Materials like alumina or Hexoloy are just two examples of cutting-edge engineered machinable ceramic that have become staples in the laboratory and manufacturing industries. However, it's not obvious to many people why these types of materials are so important.
Even conventional ceramic is a hardy, one-of-a-kind material that has been vital to the technical development of human civilization. However, it is a brittle material that is hard to manipulate.
Enter engineered, technical, or advanced ceramic; whatever you call it, it has been a groundbreaking invention. These types of ceramics benefit from the properties the low thermal expansion and a high degree of thermal shock resistance that are inherent to conventional ceramic but with enhancements that make it even more valuable to the industries that depend on ceramic.
Increased hardness, for instance, means these new and improved ceramics can be machined, cut, and ground to precision to create new components that withstand the rigors of the types of high-intensity environments found in manufacturing environments.
If you picture a material like ceramic, then it stands to reason that you might be scratching your head in your attempt to understand how it can be machined or even formed into a specific shape. Advanced ceramics, however, are manufactured in such a way that makes them relatively easy to shape, provided you have the tools. The process is extremely technical, so we'll break it down into the basics.
A ceramic powder "blend" is mixed with a polymer blend to create a homogenous substance. The ratio of this mixture and the type of ceramic powder used (as well as the polymer, in some cases) inform the type of advanced ceramic manufactured as well as its grade and/or purity.
Molding
Using an injection molding machine, the homogenous solution of ceramic powder and polymer is pushed into a mold.
In a process known as "debinding", the molded mixture is fired under extreme temperatures. Doing this further fortifies the ceramic compound while also burning away the polymer component; the polymer substance, once used as a binder, is no longer needed after the intense process of vacuum molding.
Finally, we sinter the newly-made ceramic part, which means we bake it under intense heat and under intense pressure to increase to remove moisture, thus increasing the overall density of the part. From here we may use a diamond grinding process to further refine the part.
Any technical ceramic can be machined to specifications with the right understanding and the right tools. However, there are 4 ceramic types that we focus on and offer to clients.
Hexoloy: a pressureless sintered form of silicon carbide. Self-bonded, extremely hard, and lightweight.
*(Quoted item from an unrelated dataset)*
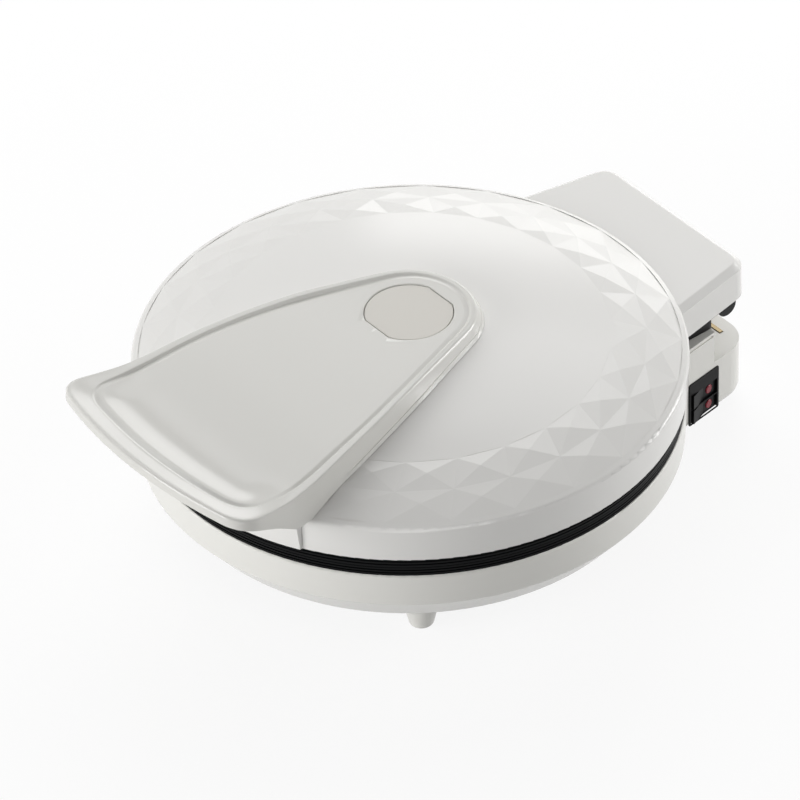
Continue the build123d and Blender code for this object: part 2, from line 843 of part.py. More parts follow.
rocker_face = pivot_depth - 0.4
half_length = rocker_length / 2
for index, height in enumerate(rocker_heights):
    with BuildPart() as rocker:
        with BuildSketch(rocker_plane(height - rocker_height / 2)):
            add(loop((
                (-half_length, -rocker_face - rocker_dip),
                (0, -rocker_face),
                (half_length, -rocker_face - rocker_dip),
                (half_length, 1.5),
                (4, 5.5),
                (-4, 5.5),
                (-half_length, 1.5),
            )))
        extrude(amount=rocker_height)
        with BuildSketch(rocker_plane(height - rocker_height / 2)):
            Circle(pin_radius + pin_clearance)
        extrude(amount=rocker_height, mode=Mode.SUBTRACT)
        with BuildSketch(lamp_plane(height).offset(-1.6)):
            Circle(lamp_radius + 0.05)
        extrude(amount=5, mode=Mode.SUBTRACT)
    finish(rocker, ("main_rocker", "upper_rocker")[index])
    with BuildPart() as lamp:
        with BuildSketch(lamp_plane(height).offset(-1.6)):
            Circle(lamp_radius)
        extrude(amount=lamp_length)
        fillet(lamp.edges().filter_by(GeomType.CIRCLE).sort_by(Axis.X)[-1], 0.6)
    finish(lamp, ("main_lamp", "upper_lamp")[index])

# Yoke: a steel sheet that slides in the housing, with two arms rolled round the hinge rod
arm_y = hinge_y - rod_radius - yoke_sheet / 2
with BuildPart() as hinge_yoke:
    with BuildSketch(Plane(origin=(0, pan_y + yoke_y + yoke_sheet / 2, 0), x_dir=(1, 0, 0), z_dir=(0, -1, 0))):
        add(loop((
            (-yoke_foot_half, yoke_bottom),
            (yoke_foot_half, yoke_bottom),
            (yoke_foot_half, yoke_shoulder),
            (yoke_half, yoke_shoulder),
            (yoke_half, yoke_top),
            (-yoke_half, yoke_top),
            (-yoke_half, yoke_shoulder),
            (-yoke_foot_half, yoke_shoulder),
        )))
    extrude(amount=yoke_sheet)
    for x in (arm_inner, -arm_outer):
        with BuildSketch(side.offset(x)):
            add(loop((
                (yoke_y - yoke_sheet / 2, yoke_top - 4),
                (yoke_y + yoke_sheet / 2, yoke_top - 4),
                (yoke_y + yoke_sheet / 2, yoke_top + 2.5),
                (arm_y + yoke_sheet / 2, yoke_top + 11.5),
                (arm_y + yoke_sheet / 2, hinge_z),
                (arm_y - yoke_sheet / 2, hinge_z),
                (arm_y - yoke_sheet / 2, yoke_top + 10.2),
                (yoke_y - yoke_sheet / 2, yoke_top + 1.2),
            )))
            with Locations((hinge_y, hinge_z)):
                Circle(rod_radius + yoke_sheet)
        extrude(amount=arm_outer - arm_inner)
    with BuildSketch(side.offset(-arm_outer - 1)):
        with Locations((hinge_y, hinge_z)):
            Circle(rod_radius)
    extrude(amount=2 * arm_outer + 2, mode=Mode.SUBTRACT)
finish(hinge_yoke, "hinge_yoke")

with BuildPart() as hinge_rod:
    with BuildSketch(side.offset(rod_start)):
        with Locations((hinge_y, hinge_z)):
            Circle(rod_radius)
    extrude(amount=rod_end - rod_start)
    chamfer(hinge_rod.edges().filter_by(GeomType.CIRCLE), 0.5)
finish(hinge_rod, "hinge_rod")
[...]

Silicon Carbide: also known as "carborundum", a material often used in semiconductors.
Alumina: a compound of aluminum and oxygen and one of our most popular engineered ceramics. Performs well in most high-intensity environments.
Zirconia: great as a thermal coating due to its extremely low thermal conductivity. Zirconia is most often used in its cubic (crystalline) form.
All of these technical ceramics have their distinct benefits and applications in a multitude of industries. With our specialized machining process, they can be formed into almost any shape for your specialized processes.